Requirements: Among the lines of data below, reproduce only those from the one with "The FreeCAD and" through the one with "- switch_size /", exactly as they stand, both ends included.

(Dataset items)
........
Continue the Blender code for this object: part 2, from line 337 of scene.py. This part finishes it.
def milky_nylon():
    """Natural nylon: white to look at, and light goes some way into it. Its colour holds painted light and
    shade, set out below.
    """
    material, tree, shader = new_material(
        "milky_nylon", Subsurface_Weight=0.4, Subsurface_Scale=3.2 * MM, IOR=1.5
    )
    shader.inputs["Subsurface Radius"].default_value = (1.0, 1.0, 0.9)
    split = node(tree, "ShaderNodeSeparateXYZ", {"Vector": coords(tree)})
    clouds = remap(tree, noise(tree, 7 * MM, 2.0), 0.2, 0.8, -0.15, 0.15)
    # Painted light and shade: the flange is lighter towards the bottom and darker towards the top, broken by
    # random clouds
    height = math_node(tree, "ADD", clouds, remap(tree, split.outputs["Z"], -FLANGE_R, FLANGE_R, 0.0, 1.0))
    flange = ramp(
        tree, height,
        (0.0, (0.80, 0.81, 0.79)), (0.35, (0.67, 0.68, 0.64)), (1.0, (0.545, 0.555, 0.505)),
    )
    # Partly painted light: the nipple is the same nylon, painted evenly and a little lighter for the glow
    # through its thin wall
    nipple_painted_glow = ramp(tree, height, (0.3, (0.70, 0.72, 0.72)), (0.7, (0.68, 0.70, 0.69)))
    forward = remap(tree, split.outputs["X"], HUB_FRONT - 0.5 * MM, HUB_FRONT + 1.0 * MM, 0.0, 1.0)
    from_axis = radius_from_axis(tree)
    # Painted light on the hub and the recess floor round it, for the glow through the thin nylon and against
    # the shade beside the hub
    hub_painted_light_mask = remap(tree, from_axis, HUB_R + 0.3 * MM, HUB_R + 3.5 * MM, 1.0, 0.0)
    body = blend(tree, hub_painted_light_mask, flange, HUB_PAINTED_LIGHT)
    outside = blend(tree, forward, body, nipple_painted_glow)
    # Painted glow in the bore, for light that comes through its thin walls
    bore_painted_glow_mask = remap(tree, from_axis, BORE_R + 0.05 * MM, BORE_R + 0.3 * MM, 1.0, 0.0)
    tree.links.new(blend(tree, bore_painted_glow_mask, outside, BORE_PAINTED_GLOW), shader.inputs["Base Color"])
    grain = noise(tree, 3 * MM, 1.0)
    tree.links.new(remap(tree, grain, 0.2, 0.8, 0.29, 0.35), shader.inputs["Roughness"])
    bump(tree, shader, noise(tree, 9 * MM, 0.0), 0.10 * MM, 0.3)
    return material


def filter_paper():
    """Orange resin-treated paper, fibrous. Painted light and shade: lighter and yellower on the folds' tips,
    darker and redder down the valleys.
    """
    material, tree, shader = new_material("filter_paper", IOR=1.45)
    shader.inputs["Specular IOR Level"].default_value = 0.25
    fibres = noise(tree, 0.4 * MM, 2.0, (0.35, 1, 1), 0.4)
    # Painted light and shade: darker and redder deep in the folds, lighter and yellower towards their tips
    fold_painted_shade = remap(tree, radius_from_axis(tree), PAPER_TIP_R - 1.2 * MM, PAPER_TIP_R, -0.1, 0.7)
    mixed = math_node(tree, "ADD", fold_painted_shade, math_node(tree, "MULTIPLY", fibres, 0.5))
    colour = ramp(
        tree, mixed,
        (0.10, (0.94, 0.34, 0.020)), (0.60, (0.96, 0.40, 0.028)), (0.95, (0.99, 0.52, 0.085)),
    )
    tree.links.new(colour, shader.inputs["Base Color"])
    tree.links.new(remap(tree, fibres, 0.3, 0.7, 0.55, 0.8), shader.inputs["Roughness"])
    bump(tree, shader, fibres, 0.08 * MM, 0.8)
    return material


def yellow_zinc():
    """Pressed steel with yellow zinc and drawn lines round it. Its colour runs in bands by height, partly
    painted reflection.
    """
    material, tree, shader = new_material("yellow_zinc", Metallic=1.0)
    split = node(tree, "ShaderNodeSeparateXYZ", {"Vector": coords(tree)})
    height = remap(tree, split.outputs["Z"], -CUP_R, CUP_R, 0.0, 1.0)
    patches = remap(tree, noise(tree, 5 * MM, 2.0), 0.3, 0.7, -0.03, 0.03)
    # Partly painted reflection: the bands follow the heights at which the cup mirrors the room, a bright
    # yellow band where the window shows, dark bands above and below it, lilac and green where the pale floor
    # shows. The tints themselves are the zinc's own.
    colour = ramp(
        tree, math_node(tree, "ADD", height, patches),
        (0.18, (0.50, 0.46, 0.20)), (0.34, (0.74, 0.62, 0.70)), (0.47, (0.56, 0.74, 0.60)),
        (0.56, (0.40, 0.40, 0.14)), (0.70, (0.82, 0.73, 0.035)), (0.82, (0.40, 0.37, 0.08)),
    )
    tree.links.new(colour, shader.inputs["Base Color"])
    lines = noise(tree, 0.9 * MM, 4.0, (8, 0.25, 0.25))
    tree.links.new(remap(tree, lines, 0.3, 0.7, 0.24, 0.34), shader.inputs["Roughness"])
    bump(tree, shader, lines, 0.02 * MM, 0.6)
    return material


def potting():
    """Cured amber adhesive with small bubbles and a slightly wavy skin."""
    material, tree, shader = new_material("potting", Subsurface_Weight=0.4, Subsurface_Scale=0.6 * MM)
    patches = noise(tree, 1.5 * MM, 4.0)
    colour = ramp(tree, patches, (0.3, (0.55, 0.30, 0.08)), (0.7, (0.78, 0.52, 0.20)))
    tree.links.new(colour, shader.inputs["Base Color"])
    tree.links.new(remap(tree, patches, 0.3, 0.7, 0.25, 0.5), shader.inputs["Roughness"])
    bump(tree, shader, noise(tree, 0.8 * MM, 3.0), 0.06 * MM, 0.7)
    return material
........
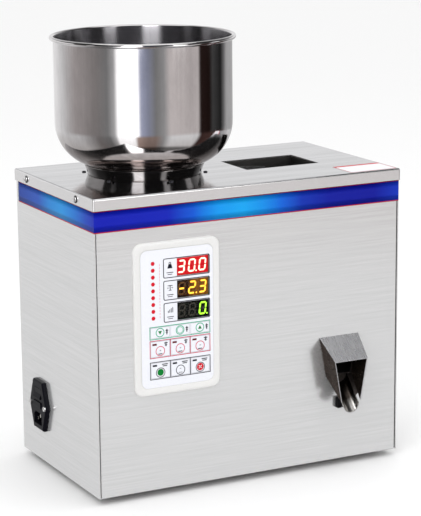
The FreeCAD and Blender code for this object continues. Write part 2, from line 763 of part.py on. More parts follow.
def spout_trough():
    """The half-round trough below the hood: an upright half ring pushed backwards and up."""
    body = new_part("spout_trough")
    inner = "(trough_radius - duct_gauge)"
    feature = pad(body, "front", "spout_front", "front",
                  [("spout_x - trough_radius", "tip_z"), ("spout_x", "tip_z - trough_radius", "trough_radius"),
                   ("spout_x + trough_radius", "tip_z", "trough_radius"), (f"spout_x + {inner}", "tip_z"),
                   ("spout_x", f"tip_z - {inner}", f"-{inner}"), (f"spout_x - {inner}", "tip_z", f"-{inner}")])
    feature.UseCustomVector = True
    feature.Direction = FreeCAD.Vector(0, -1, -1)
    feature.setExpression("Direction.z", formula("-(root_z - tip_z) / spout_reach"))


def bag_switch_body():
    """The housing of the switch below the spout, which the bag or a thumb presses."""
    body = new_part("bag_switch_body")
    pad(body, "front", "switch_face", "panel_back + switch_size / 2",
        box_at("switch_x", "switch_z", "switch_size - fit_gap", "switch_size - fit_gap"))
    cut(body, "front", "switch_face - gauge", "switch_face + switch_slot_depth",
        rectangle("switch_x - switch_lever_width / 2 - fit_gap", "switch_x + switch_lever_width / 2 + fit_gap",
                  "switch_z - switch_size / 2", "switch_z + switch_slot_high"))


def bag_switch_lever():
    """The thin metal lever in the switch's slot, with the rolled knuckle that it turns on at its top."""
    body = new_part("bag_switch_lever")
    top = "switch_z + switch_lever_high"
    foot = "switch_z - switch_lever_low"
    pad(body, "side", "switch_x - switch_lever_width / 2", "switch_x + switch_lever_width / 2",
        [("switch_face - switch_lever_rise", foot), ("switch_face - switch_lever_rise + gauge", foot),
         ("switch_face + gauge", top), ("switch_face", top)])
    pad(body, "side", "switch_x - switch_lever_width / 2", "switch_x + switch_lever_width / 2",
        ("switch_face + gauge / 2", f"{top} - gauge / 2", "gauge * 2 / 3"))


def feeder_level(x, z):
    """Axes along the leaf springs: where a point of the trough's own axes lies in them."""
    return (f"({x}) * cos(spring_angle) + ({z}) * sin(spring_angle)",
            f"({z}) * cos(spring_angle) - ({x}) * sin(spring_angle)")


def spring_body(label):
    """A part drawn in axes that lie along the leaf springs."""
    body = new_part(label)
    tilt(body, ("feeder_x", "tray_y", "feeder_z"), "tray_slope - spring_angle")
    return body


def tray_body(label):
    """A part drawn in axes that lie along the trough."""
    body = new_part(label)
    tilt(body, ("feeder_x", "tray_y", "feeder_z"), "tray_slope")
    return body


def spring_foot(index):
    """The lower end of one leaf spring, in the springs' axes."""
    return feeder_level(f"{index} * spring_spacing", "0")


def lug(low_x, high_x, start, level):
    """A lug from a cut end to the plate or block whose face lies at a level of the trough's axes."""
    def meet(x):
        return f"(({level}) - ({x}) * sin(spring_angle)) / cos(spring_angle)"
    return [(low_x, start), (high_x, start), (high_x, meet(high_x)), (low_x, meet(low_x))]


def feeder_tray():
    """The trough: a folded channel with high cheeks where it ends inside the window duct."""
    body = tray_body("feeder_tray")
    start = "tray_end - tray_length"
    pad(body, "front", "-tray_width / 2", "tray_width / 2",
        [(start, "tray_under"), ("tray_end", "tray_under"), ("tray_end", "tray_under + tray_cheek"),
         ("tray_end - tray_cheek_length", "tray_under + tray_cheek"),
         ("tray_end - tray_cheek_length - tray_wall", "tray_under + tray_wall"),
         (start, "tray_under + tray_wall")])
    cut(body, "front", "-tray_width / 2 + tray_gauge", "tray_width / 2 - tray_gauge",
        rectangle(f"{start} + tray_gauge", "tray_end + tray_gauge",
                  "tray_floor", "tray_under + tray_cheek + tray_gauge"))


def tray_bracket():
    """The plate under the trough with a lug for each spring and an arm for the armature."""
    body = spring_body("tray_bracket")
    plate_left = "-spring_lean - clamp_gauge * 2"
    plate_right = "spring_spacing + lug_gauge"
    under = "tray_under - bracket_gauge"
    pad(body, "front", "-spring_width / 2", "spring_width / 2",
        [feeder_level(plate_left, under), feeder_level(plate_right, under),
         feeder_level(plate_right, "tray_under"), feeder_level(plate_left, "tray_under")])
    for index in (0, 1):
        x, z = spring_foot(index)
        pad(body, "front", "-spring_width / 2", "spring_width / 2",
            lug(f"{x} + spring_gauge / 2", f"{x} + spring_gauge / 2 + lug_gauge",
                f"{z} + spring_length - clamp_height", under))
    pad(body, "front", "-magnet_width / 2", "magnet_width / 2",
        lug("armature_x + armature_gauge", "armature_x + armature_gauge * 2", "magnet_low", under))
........
Correct result:
The FreeCAD and Blender code for this object continues. Write part 2, from line 763 of part.py on. More parts follow.
def spout_trough():
    """The half-round trough below the hood: an upright half ring pushed backwards and up."""
    body = new_part("spout_trough")
    inner = "(trough_radius - duct_gauge)"
    feature = pad(body, "front", "spout_front", "front",
                  [("spout_x - trough_radius", "tip_z"), ("spout_x", "tip_z - trough_radius", "trough_radius"),
                   ("spout_x + trough_radius", "tip_z", "trough_radius"), (f"spout_x + {inner}", "tip_z"),
                   ("spout_x", f"tip_z - {inner}", f"-{inner}"), (f"spout_x - {inner}", "tip_z", f"-{inner}")])
    feature.UseCustomVector = True
    feature.Direction = FreeCAD.Vector(0, -1, -1)
    feature.setExpression("Direction.z", formula("-(root_z - tip_z) / spout_reach"))


def bag_switch_body():
    """The housing of the switch below the spout, which the bag or a thumb presses."""
    body = new_part("bag_switch_body")
    pad(body, "front", "switch_face", "panel_back + switch_size / 2",
        box_at("switch_x", "switch_z", "switch_size - fit_gap", "switch_size - fit_gap"))
    cut(body, "front", "switch_face - gauge", "switch_face + switch_slot_depth",
        rectangle("switch_x - switch_lever_width / 2 - fit_gap", "switch_x + switch_lever_width / 2 + fit_gap",
                  "switch_z - switch_size / 2", "switch_z + switch_slot_high"))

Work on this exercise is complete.